Now, we need to define a function for interpreted integers into formatted date and time as follows −

def parse_windows_filetime(date_value):
   microseconds = float(date_value) / 10
   ts = datetime.datetime(1601, 1, 1) + datetime.timedelta(microseconds = microseconds)
   return ts.strftime('%Y-%m-%d %H:%M:%S.%f')

def parse_unix_epoch(date_value):
   ts = datetime.datetime.fromtimestamp(date_value)
   return ts.strftime('%Y-%m-%d %H:%M:%S.%f')

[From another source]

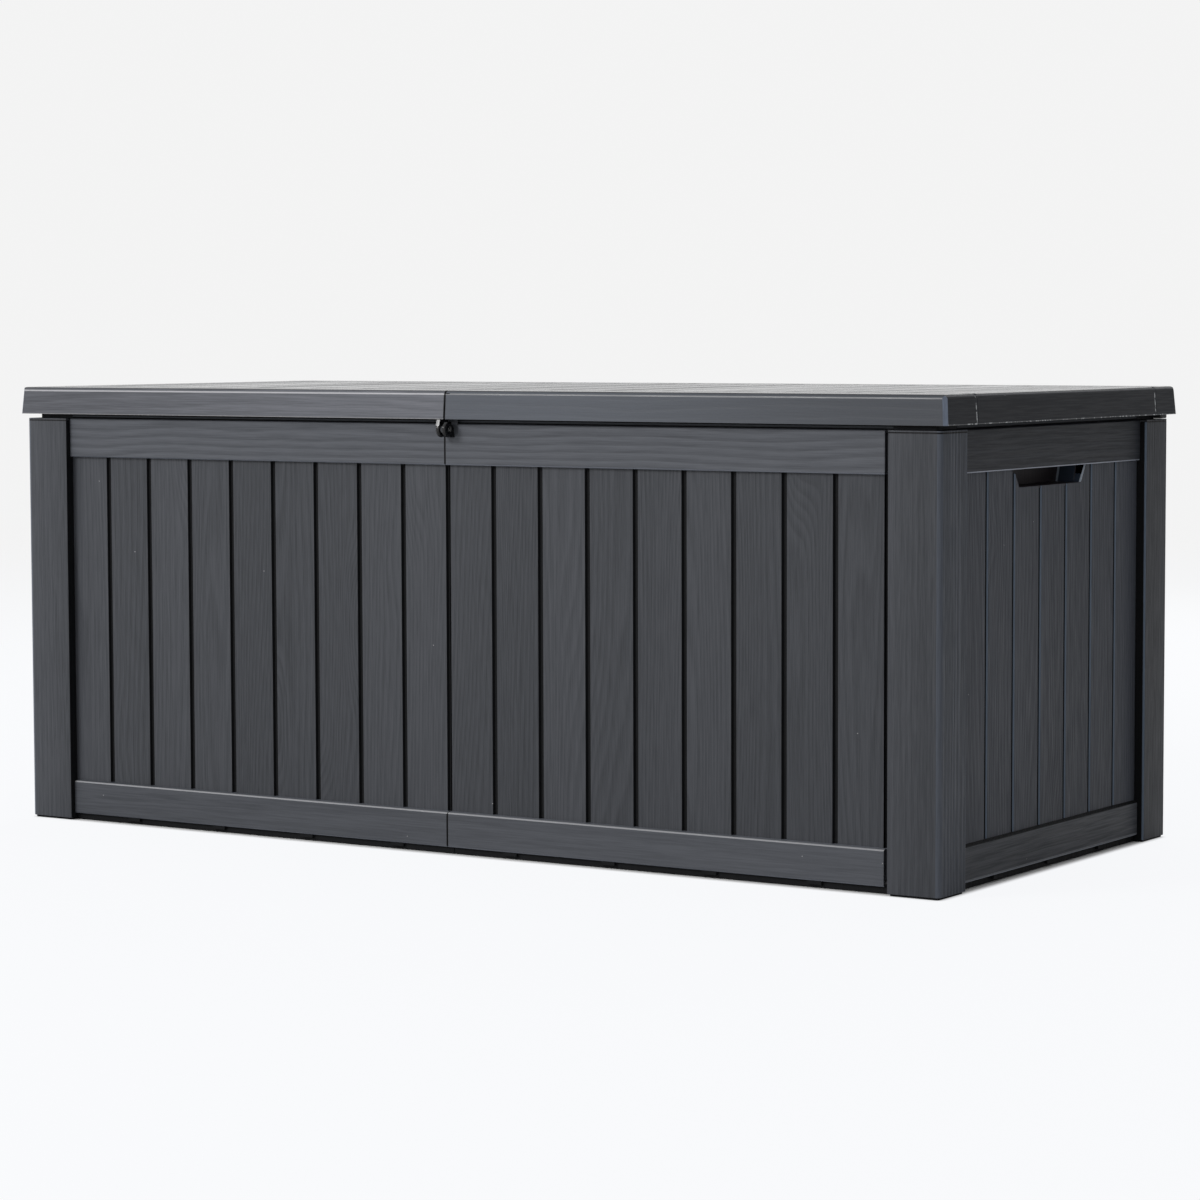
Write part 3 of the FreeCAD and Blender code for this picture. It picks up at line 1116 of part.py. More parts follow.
def strut_piston(name, side):
    """The disc on the rod's hidden end."""
    body = new_body(name)
    disc = sketch_on(body, "XY_Plane", "disc", "rod_start")
    circle(disc, "0", "0", "cylinder_bore - 2 * pin_fit")
    pad(body, disc, "piston_long")
    along_strut(body, side)
    return body


def box_ear(name):
    """The padlock ear that comes out of the front rail beside the seam, on a plate behind it."""
    body = new_body(name)
    back = f"(-{HALF_DEEP} + front_rail_recess + wall)"
    ear = sketch_on(body, "YZ_Plane", "ear", "ear_apart / 2")
    rectangle(ear, EAR_Y, f"{back} + ear_plate_thick / 2", f"{EAR_Z} - ear_radius", EAR_ROOT_TOP)
    pad(body, ear, "ear_thick")
    nose = sketch_on(body, "YZ_Plane", "nose", "ear_apart / 2")
    circle(nose, EAR_Y, EAR_Z, "2 * ear_radius")
    pad(body, nose, "ear_thick")
    plate = sketch_on(body, "XZ_Plane", "plate", f"-{back}")
    rectangle(plate, "-ear_plate_wide / 2", "ear_plate_wide / 2",
              f"{EAR_ROOT_TOP} - ear_plate_tall", EAR_ROOT_TOP)
    pad(body, plate, "ear_plate_thick", backwards=True)
    hole = sketch_on(body, "YZ_Plane", "hole")
    circle(hole, EAR_Y, EAR_Z, "ear_hole")
    pocket(body, hole, "ear_plate_wide", both_ways=True)
    return body


def lid_ear(name):
    """The padlock ear that hangs from inside the lid's front edge."""
    body = new_body(name)
    inside = f"(-{HALF_DEEP} - lid_front_over + wall + lid_draft + fit)"
    rail_face = f"(-{HALF_DEEP} + front_rail_recess - ear_clear)"
    lip = f"(-{HALF_DEEP} + front_plank_recess - ear_clear)"
    over_rail = "post_tall + ear_clear"
    ear = sketch_on(body, "YZ_Plane", "ear", "-ear_apart / 2 - ear_thick")
    outline(ear, [
        (f"{EAR_Y} - ear_radius", EAR_Z), (rail_face, EAR_Z), (rail_face, over_rail),
        (lip, over_rail), (lip, LID_UNDER), (inside, LID_UNDER), (inside, f"{LID_LOW} - fit"),
        (f"{EAR_Y} - ear_neck", f"{LID_LOW} - fit"),
    ])
    pad(body, ear, "ear_thick")
    nose = sketch_on(body, "YZ_Plane", "nose", "-ear_apart / 2 - ear_thick")
    circle(nose, EAR_Y, EAR_Z, "2 * ear_radius")
    pad(body, nose, "ear_thick")
    foot = sketch_on(body, "XY_Plane", "foot", f"{LID_UNDER} - ear_plate_thick")
    rectangle(foot, "-ear_plate_wide", "-ear_apart / 2", inside, lip)
    pad(body, foot, "ear_plate_thick")
    hole = sketch_on(body, "YZ_Plane", "hole")
    circle(hole, EAR_Y, EAR_Z, "ear_hole")
    pocket(body, hole, "ear_plate_wide", both_ways=True)
    return body


HINGES = ("-hinge_outer", "-hinge_inner", "hinge_inner", "hinge_outer")
SIDES = (("left", -1), ("right", 1))
# Each lid tube is held under these grooves, counted from the first one beside the seam.
SADDLE_BOARDS = ((-1, 6), (-1, 2), (1, 2), (1, 6))

parts = []

for word, side in SIDES:
    parts.append(post(f"post_front_{word}", -side, rear=False))
    parts.append(post(f"post_rear_{word}", side, rear=True))
    parts.append(post_cap(f"post_cap_front_{word}", -side, rear=False))
    parts.append(post_cap(f"post_cap_rear_{word}", side, rear=True))
    parts.append(half_panel(f"front_panel_{word}", side, rear=False))
    parts.append(half_panel(f"rear_panel_{word}", -side, rear=True))
    parts.append(side_panel(f"side_panel_{word}", side))
    parts.append(floor_half(f"floor_panel_{word}", side))
    parts.append(lid_half(f"lid_panel_{word}", side))
    parts.append(box_bracket(f"strut_bracket_box_{word}", side))
    parts.append(lid_bracket(f"strut_bracket_lid_{word}", side))
    parts.append(strut_cylinder(f"strut_cylinder_{word}", side))
    parts.append(strut_gland(f"strut_gland_{word}", side))
    parts.append(strut_eye(f"strut_eye_lower_{word}", side, upper=False))
    parts.append(strut_rod(f"strut_rod_{word}", side))
    parts.append(strut_piston(f"strut_piston_{word}", side))
    parts.append(strut_eye(f"strut_eye_upper_{word}", side, upper=True))
    doc.recompute()

parts.append(panel_joiner("panel_joiner_front", rear=False))
parts.append(panel_joiner("panel_joiner_rear", rear=True))
parts.append(floor_beam("floor_beam"))
parts.append(lid_joiner("lid_joiner"))
parts.append(lid_tube("lid_tube_front", "-tube_front_back"))
parts.append(lid_tube("lid_tube_rear", "tube_rear_back"))
parts.append(tube_saddles("lid_tube_saddles"))

for letter, middle in zip("abcd", HINGES):
    parts.append(box_leaf(f"hinge_leaf_box_{letter}", middle))
    parts.append(lid_leaf(f"hinge_leaf_lid_{letter}", middle))
parts.append(hinge_pins("hinge_pins"))

rail_back = f"({HALF_DEEP} - front_rail_recess + leaf_thick)"
box_spots = [(f"{middle} + ({step}) * box_screw_step", rail_back, f"{AXIS_Z} - box_screw_drop")
             for middle in HINGES for step in (-1, 0, 1)]
parts.append(screws("hinge_screws_box", box_spots, "-90", Vector(1, 0, 0), (0, 1, 0)))
lid_slope = "(lid_draft * (lid_screw_rise - screw_head / 2) / lid_tall)"
lid_back = f"({HALF_DEEP} + lid_rear_over + leaf_thick - {lid_slope})"
lid_spots = [(f"{middle} + ({step}) * lid_screw_step", lid_back, f"{LID_LOW} + lid_screw_rise")
             for middle in HINGES for step in (-0.5, 0.5)]
parts.append(screws("hinge_screws_lid", lid_spots, "-90", Vector(1, 0, 0), (0, 1, 0)))
plate_x = f"({HALF_WIDE} - post_thick - bracket_thick)"
for word, side in SIDES:
    spots = [(f"{side} * {plate_x}", f"{LOWER_Y} + {across} * bracket_step_wide",
              f"{LOWER_Z} + {up} * bracket_step_tall") for across in (-0.5, 0.5) for up in (-0.5, 0.5)]
    parts.append(screws(f"bracket_screws_box_{word}", spots, f"{-side} * 90", Vector(0, 1, 0),
                        (-side, 0, 0)))
flange_z = f"({LID_UNDER} - boss_tall - bracket_thick)"
lid_bracket_spots = [(f"{side} * ({STRUT_X} - bracket_thick)",
                      f"{UPPER_Y} + {step} * lid_bracket_step", flange_z)
                     for word, side in SIDES for step in (-0.5, 0.5)]
parts.append(screws("bracket_screws_lid", lid_bracket_spots, "180", Vector(1, 0, 0), (0, 0, -1)))
parts.append(box_ear("lock_ear_box"))
parts.append(lid_ear("lock_ear_lid"))
doc.recompute()

# Every object has to have been rebuilt, and every sub-part has to be sound.
faults = [thing.Name for thing in doc.Objects if "Invalid" in thing.State or "Error" in thing.State]
faults += [thing.Label for thing in parts if thing.Shape.isNull() or not thing.Shape.isValid()]
if faults:
    raise RuntimeError("these did not build: " + ", ".join(faults))

os.makedirs("parts", exist_ok=True)
for thing in parts:
    thing.Shape.exportStep(os.path.join("parts", thing.Label + ".step"))
    box = thing.Shape.BoundBox
    print(f"{thing.Label}: {len(thing.Shape.Solids)} solids, {thing.Shape.Volume / 1000:.0f} cm3, "
          f"X {box.XMin:.1f} to {box.XMax:.1f}, Y {box.YMin:.1f} to {box.YMax:.1f}, "
          f"Z {box.ZMin:.1f} to {box.ZMax:.1f}")
print(len(parts), "sub-parts written")
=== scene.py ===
# %% [markdown]
# The object is an outdoor storage box in charcoal resin: plank-pattern walls between corner posts,
# a lid with boards on top, gas struts inside and two padlock ears at the front.
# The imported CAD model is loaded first. It is a fixed frame: nothing in it is moved or reshaped.
# Pieces that are made here either lie on it or stand in for one of its nodes.

# %% Load the frame
import json
import math
import bmesh
import bpy
from mathutils import Matrix, Vector


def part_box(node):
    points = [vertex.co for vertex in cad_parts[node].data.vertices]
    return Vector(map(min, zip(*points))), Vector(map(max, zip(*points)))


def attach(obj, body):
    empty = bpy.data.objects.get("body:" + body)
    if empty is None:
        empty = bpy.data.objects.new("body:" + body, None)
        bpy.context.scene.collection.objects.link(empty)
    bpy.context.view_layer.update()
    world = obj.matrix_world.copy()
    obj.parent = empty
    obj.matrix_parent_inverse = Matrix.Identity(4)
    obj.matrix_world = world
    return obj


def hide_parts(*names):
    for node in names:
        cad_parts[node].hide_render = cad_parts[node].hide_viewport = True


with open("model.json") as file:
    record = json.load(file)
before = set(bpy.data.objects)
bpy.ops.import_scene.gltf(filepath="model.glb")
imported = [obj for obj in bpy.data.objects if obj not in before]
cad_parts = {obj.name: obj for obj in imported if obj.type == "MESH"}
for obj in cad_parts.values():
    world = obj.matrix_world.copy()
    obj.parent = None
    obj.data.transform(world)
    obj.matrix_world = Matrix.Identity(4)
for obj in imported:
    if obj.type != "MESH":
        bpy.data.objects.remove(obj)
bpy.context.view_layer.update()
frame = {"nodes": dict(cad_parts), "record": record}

nodes = frame["nodes"]
body_of = {node: body for body, members in frame["record"]["behaviour"]["bodies"].items()
           for node in members}
slot_of = {part["node"]: part["material_slot"] for part in frame["record"]["subparts"]}

# %% [markdown]
# The camera stands where the photograph's was. Its place was worked out from straight edges of the
# box: a long lens, 5 metres off, a little above the height of the lid. Yaw, pitch and roll are
# turned into the camera's three axes, which is clearer to read than three Euler angles.

# %% Camera
CAMERA_PLACE = (2.88956, -4.40836, 0.72901)
CAMERA_YAW = 33.0
CAMERA_PITCH = 4.3
CAMERA_ROLL = -0.18
FOCAL_PIXELS = 3619.58
IMAGE_PIXELS = 1200
SENSOR_MM = 36.0
FAR_CLIP = 100.0


def camera_axes(yaw, pitch, roll):
    """Right, up and backward axes of a camera that looks along +Y when all angles are zero."""
    forward = Vector((-math.sin(yaw) * math.cos(pitch), math.cos(yaw) * math.cos(pitch), -math.sin(pitch)))
    level = Vector((math.cos(yaw), math.sin(yaw), 0.0))
    above = level.cross(forward)
    right = level * math.cos(roll) + above * math.sin(roll)
    up = above * math.cos(roll) - level * math.sin(roll)
    return right, up, -forward


lens = bpy.data.cameras.new("camera")
lens.sensor_width = SENSOR_MM
lens.lens = FOCAL_PIXELS / IMAGE_PIXELS * SENSOR_MM
lens.clip_end = FAR_CLIP
camera = bpy.data.objects.new("camera", lens)
bpy.context.collection.objects.link(camera)
angles = [math.radians(angle) for angle in (CAMERA_YAW, CAMERA_PITCH, CAMERA_ROLL)]
right, up, backward = camera_axes(*angles)
turn = Matrix((right, up, backward)).transposed().to_4x4()
camera.matrix_world = Matrix.Translation(CAMERA_PLACE) @ turn
bpy.context.scene.camera = camera
print("lens", round(lens.lens, 2), "mm")

# %% [markdown]
# Shader trees are easier to follow when the repeated steps of making and joining nodes have names.
# These helpers put one node into a tree, set its inputs from numbers or from other nodes'
# outputs, and start a node group with named inputs and outputs.

# %% Helpers for shader trees
def put(tree, kind, settings=None, **inputs):
    """Adds a node. Inputs are given by socket name (spaces as _) or as in0, in1 by number."""
    made = tree.nodes.new(kind)
    for name, value in (settings or {}).items():
        setattr(made, name, value)
    for name, value in inputs.items():
        spot = int(name[2:]) if name[:2] == "in" and name[2:].isdigit() else name.replace("_", " ")
        feed(tree, made.inputs[spot], value)
    return made


def feed(tree, socket, value):
    """Sets a socket to a number, or joins it to another node's output."""
    if isinstance(value, bpy.types.NodeSocket):
        tree.links.new(value, socket)
    elif value is not None:
        socket.default_value = value


def calc(tree, operation, first, second=None, third=None):
    """One Math node, and its result."""
    made = put(tree, "ShaderNodeMath", {"operation": operation}, in0=first, in1=second, in2=third)
    return made.outputs[0]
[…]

Now with the help of following method we can process SOFTWARE hive −

def process_software_hive(hive):
   root = hive.root()
   nt_curr_ver = root.find_key("Microsoft").find_key("Windows NT")
      .find_key("CurrentVersion")
   
   print("Product name: {}".format(nt_curr_ver.value("ProductName").value()))
   print("CSD Version: {}".format(nt_curr_ver.value("CSDVersion").value()))
   print("Current Build: {}".format(nt_curr_ver.value("CurrentBuild").value()))
   print("Registered Owner: {}".format(nt_curr_ver.value("RegisteredOwner").value()))
   print("Registered Org: 
      {}".format(nt_curr_ver.value("RegisteredOrganization").value()))
   
   raw_install_date = nt_curr_ver.value("InstallDate").value()
   install_date = parse_unix_epoch(raw_install_date)
   print("Installation Date: {}".format(install_date))

After running the above script, we will get the metadata stored in Windows Registry files.